I think we can definitely agree the current behavior is suboptimal
because in fact whatever it wrote to 16 drives was sufficiently
confusing that mounting all 20 drives again isn't possible no matter
what option is used.




>> I think considering the idea of Btrfs is to be more scalable than past
>> storage and filesystems have been, it needs to be able to deal with
>> transient failures like this. In theory all available information is
>> written on all the disks. This was a temporary failure. Once all
>> devices are made available again, the fs should be able to figure out
>> what to do, even so far as salvaging the writes that happened after
>> the 4 devices went missing if those were successful full stripe
>> writes.
>
> I entirely agree.  If the fix doesn't require any kind of decision to be
> made other than whether to fix it or not, it should be trivially fixable
> with the tools.  TBH though, this particular issue with devices disappearing
> and reappearing could be fixed easier in the block layer (at least, there
> are things that need to be fixed WRT it in the block layer).

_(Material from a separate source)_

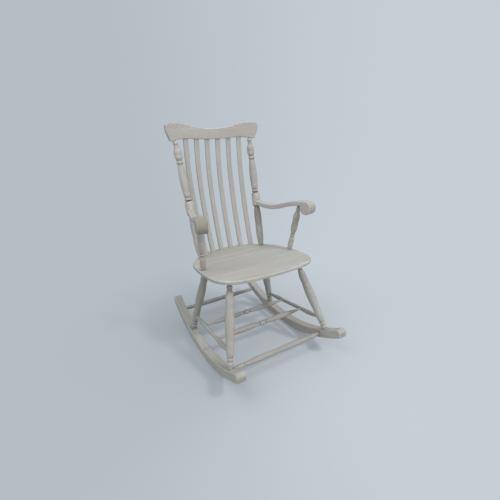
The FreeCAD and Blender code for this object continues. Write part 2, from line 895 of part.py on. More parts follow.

Right. The block layer needs a way to communicate device missing to
Btrfs and Btrfs needs to have some tolerance for transience.

>>
>>
>>>>
>>>> Of course it is possible there's corruption problems with those four
>>>> drives having vanished while writes were incomplete. But if you're
>>>> lucky, data write happen first, then metadata writes second, and only
>>>> then is the super updated. So the super should point to valid metadata
>>>> and that should point to valid data. If that order is wrong, then it's
>>>> bad news and you have to look at backup roots. But *if* you get all
>>>> the supers correct and on the same page, you can access the backup
>>>> roots by using -o recovery if corruption is found with a normal mount.
>>>
>>>
>>> This though is where the potential issue is.  -o recovery will only go
>>> back
>>> so many generations before refusing to mount, and I think that may be why
>>> it's not working now..
>>
>>
>> It also looks like none of the tools are considering the stale supers
>> on the formerly missing 4 devices. I still think those are the best
>> chance to recover because even if their most current data is wrong due
>> to reordered writes not making it to stable storage, one of the
>> available backups in those supers should be good.
>>
> Depending on utilization on the other devices though, they may not point to
> complete roots either.  In this case, they probably will because of the low
> write frequency.  In other cases, they may not though, because we try to
> reuse space in chunks before allocating new chunks.

Based on the superblock posted, I think the *38 generation tree might
be incomplete, but there's a *37 and *36 generation that should be
intact. Chunk generation is the same.

What complicates the rollback is any deletions were happening at the
time. If it's just file additions, I think a rollback has a good
chance of working. It's just tedious.